Published 09/26/2019, 11:46 AM
Updated 09/26/2019, 11:51 AM
© Reuters.  Performance of Italy's biggest bad loan deal deteriorates: Moody's

By Valentina Za

VENICE, Italy (Reuters) - Loan recoveries are falling short of expectations in a number of Italian bad debt securitizations, including a record deal by bailed-out Monte dei Paschi di Siena (MI:BMPS) whose performance has weakened further in the past six months, Moody's said.

Italian banks have offloaded 170 billion euros ($186 billion) in bad loans in recent years, often repackaging them as securities in deals that made use of a complex guarantee scheme introduced by the state to ease disposals.
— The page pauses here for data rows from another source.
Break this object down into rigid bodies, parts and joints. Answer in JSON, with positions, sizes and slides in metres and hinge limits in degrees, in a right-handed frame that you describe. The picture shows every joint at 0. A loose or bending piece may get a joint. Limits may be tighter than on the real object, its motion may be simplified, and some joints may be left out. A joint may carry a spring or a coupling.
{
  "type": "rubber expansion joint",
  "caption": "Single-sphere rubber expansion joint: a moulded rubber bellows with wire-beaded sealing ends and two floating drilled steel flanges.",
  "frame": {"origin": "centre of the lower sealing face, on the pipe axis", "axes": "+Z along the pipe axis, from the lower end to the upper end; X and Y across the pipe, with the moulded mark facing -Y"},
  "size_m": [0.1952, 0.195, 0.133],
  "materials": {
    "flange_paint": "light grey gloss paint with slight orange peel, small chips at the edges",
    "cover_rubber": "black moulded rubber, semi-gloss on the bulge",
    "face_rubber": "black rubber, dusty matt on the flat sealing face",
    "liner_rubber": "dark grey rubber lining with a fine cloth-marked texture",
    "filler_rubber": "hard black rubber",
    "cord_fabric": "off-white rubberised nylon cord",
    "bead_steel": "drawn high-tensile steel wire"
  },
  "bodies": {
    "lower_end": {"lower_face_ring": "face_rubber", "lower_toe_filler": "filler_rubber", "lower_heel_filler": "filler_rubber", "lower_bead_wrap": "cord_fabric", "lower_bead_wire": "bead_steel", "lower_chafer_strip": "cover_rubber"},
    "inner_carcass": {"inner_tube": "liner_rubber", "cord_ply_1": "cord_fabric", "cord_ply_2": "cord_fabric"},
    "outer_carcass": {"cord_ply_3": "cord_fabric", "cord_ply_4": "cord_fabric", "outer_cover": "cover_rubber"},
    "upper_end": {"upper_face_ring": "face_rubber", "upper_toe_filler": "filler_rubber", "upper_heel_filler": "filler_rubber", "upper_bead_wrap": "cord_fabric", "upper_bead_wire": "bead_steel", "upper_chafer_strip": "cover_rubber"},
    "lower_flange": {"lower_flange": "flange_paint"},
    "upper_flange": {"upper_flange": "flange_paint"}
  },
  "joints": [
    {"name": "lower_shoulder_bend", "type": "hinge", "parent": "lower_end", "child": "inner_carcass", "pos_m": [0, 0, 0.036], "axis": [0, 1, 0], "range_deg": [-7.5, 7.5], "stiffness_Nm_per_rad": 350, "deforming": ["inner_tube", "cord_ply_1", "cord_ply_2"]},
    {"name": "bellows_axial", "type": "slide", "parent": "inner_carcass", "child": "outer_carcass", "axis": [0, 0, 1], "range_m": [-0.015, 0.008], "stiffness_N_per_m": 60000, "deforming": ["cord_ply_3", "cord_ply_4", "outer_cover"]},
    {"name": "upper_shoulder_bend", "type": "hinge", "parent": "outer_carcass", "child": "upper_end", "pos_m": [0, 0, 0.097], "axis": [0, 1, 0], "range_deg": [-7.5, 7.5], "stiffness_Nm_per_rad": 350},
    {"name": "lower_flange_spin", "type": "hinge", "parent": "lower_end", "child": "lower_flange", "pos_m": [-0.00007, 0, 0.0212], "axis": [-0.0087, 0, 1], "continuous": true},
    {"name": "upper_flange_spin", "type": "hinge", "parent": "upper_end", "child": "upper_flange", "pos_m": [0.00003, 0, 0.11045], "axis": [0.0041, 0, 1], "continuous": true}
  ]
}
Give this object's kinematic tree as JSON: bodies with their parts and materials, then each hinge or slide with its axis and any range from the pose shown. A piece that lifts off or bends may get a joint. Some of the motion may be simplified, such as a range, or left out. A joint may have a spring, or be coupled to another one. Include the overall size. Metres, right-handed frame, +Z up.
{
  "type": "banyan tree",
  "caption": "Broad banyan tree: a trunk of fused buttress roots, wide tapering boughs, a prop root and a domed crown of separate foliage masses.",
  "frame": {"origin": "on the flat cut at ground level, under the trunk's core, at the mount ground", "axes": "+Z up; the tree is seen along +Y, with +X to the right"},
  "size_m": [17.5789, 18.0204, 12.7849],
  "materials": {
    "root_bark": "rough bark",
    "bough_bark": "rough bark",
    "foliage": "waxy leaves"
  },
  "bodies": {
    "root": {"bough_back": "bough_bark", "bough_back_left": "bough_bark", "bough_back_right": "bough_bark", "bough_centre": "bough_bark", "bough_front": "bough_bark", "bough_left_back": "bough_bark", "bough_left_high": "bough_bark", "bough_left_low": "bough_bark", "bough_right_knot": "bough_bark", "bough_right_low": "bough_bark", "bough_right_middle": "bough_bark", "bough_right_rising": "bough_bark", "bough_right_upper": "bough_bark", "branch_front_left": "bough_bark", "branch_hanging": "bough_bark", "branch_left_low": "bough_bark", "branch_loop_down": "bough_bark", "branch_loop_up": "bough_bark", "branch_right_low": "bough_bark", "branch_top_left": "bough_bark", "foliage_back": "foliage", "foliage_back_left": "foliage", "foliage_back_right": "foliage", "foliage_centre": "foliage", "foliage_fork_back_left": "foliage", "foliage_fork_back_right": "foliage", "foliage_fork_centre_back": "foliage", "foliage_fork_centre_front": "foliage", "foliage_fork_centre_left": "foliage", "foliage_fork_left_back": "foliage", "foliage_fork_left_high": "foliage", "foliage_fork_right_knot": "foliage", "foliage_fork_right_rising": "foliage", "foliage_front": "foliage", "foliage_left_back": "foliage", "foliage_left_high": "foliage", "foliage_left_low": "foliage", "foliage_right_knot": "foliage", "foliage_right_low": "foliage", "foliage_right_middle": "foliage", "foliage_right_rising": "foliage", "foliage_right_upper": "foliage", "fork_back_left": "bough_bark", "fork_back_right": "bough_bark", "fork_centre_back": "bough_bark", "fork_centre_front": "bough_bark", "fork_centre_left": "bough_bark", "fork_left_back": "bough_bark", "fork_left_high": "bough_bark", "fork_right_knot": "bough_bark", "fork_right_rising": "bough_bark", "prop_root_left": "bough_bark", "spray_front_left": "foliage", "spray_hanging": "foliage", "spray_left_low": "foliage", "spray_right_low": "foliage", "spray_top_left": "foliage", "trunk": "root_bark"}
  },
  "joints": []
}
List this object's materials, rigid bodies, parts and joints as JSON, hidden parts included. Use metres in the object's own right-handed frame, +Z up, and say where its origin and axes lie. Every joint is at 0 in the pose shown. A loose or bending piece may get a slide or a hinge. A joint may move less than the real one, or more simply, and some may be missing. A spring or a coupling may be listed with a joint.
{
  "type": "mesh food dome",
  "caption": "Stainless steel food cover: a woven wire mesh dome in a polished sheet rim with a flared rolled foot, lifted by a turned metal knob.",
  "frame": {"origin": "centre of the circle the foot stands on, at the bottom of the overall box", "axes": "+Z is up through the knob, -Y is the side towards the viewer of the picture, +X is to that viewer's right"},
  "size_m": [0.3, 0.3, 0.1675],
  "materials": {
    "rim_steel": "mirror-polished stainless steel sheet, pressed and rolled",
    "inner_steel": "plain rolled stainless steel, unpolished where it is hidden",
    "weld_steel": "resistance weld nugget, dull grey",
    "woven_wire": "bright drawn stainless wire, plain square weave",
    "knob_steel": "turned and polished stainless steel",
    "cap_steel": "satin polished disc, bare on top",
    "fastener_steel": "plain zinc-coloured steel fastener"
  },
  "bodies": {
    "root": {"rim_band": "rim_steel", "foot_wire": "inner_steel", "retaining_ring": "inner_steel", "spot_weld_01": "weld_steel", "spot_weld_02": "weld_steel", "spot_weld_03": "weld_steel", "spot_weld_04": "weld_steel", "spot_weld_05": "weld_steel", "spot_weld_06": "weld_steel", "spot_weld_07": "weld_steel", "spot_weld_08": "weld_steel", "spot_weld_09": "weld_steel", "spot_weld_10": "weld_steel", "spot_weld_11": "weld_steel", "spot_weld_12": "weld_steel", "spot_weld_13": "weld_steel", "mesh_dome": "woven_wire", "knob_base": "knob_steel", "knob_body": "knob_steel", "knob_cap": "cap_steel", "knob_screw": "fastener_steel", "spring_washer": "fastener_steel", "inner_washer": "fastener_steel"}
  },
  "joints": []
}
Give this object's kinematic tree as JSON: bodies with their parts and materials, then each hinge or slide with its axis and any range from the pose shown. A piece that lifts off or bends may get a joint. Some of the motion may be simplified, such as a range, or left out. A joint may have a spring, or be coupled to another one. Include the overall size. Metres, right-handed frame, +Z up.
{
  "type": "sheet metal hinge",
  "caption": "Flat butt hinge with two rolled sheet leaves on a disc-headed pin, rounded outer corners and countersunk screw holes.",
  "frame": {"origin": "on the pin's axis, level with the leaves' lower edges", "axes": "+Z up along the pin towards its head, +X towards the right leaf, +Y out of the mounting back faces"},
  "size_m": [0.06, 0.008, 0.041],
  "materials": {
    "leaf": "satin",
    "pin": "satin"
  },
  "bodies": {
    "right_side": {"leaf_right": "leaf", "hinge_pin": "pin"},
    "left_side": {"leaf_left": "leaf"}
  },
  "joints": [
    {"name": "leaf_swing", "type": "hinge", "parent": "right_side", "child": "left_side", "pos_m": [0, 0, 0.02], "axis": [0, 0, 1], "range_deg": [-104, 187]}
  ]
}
Lower-than-expected collections increase the risk of potential losses for investors in such deals, and may eventually leave Italian taxpayers on the hook were the guarantee scheme to kick in.
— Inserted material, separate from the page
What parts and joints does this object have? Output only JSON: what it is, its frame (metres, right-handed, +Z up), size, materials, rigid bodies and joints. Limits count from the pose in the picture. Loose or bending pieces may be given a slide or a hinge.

In a bi-annual report on the European bad loan securitization market released on Thursday, Moody's said that nine out of 14 Italian bad loan securitizations examined in the study lagged behind initial projections in terms of the proportion of loans that had been recovered.

"Italian servicers are generally recovering at a slower pace than they initially expected," Moody's said, adding it would closely monitor the underperforming deals to see if the difficulties could be a blip or a more lasting issue.

The agency said the slow start may be linked to the complexities of uploading the huge mass of data which collectors need to have access to in order to try to recover the debts.

Moody's said most of the underperforming deals were faring better compared to March, when a similar report was published, with the exception of Monte dei Paschi's 24-billion euro bad loan securitization sale and a 1.4 billion euro deal completed in 2017 by regional lender Creval (MI:PCVI).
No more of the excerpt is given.